The idea of robots leveraging environmental contact instead of avoiding it is also an interesting one. For example, we’ve seen proposals for robots that can use contact with the environment to help them navigate rugged terrain:

And also experiments showing that robots can use contact with objects to enable them to move things that would otherwise be too heavy:

This may not be exactly what Valkyrie ends up doing at MIT, but it should give you some idea of why it’s a useful problem to take look at.
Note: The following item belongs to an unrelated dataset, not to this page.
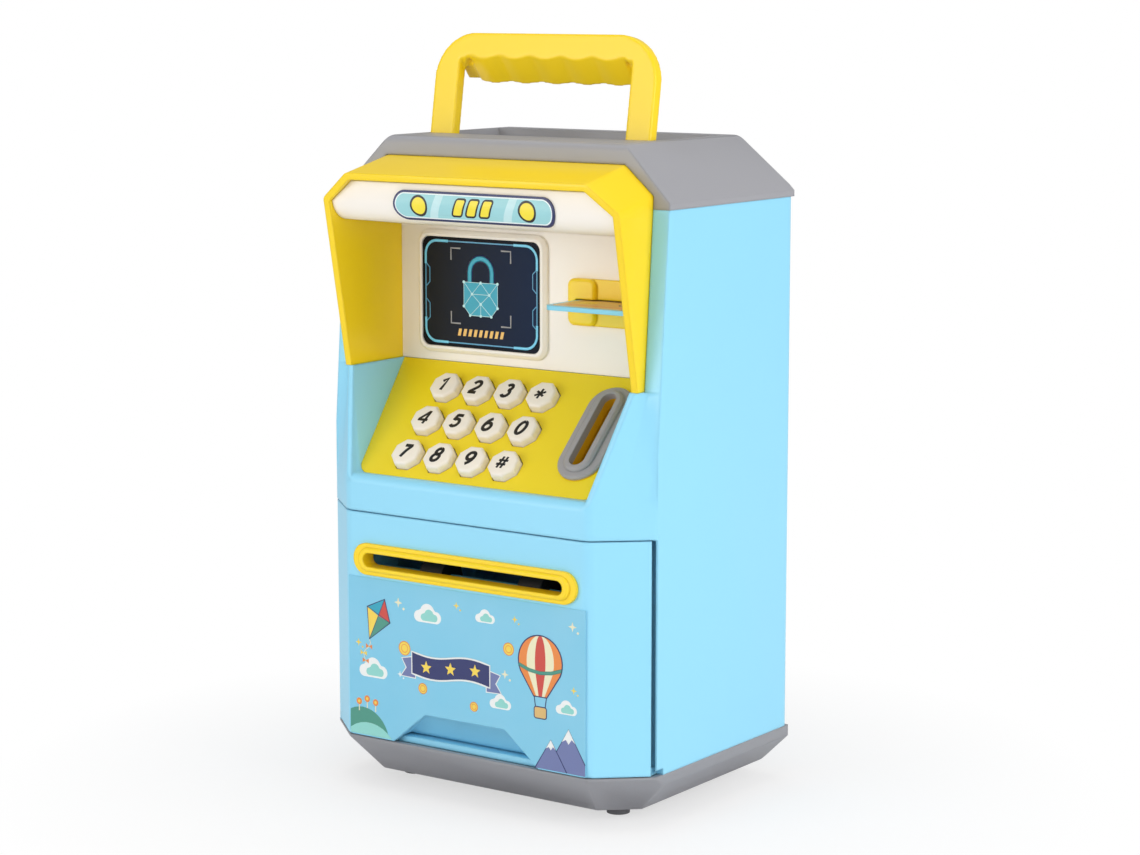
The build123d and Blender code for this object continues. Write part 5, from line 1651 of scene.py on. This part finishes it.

Meanwhile, over at Northeastern, Taskin Padir has posted an article about what his team will be focusing on. Here’s an excerpt:

Our overarching goal in this basic and applied research and technology development effort is to advance humanoid robot autonomy for the success of future space missions. We will achieve this goal by (1) establishing a tight collaborative environment among our institutions (Northeastern University (NEU) and the University of Massachusetts Lowell (UML)) and NASA’s Johnson Space Center, (2) leveraging our collective DARPA Robotics Challenge (DRC) experience in humanoid robot control, mobility, manipulation, perception, and operator interfaces, (3) developing a systematic model-based task validation methodology for the Space Robotics Challenge (SRC) tasks, (4) implementing novel perception based grasping and human-robot interaction techniques, (5) providing access to collaborative testing facilities for the SRC competition teams, and (6) making the developed software available to the humanoid robotics community. Successful completion of this project will not only progress the technological readiness of humanoid robots for practical applications but also nurture a community of competitors and collaborators to enhance the outcomes of the SRC to be administered by NASA in 2016. 

We’ll have more details for you about NASA’s loaner Valkyries in the near future, and we’re looking forward to lots of fun new videos from MIT and Northeastern as they start playing with their new toys. By which I mean, as they start conducting very important and serious research with their government supplied hardware.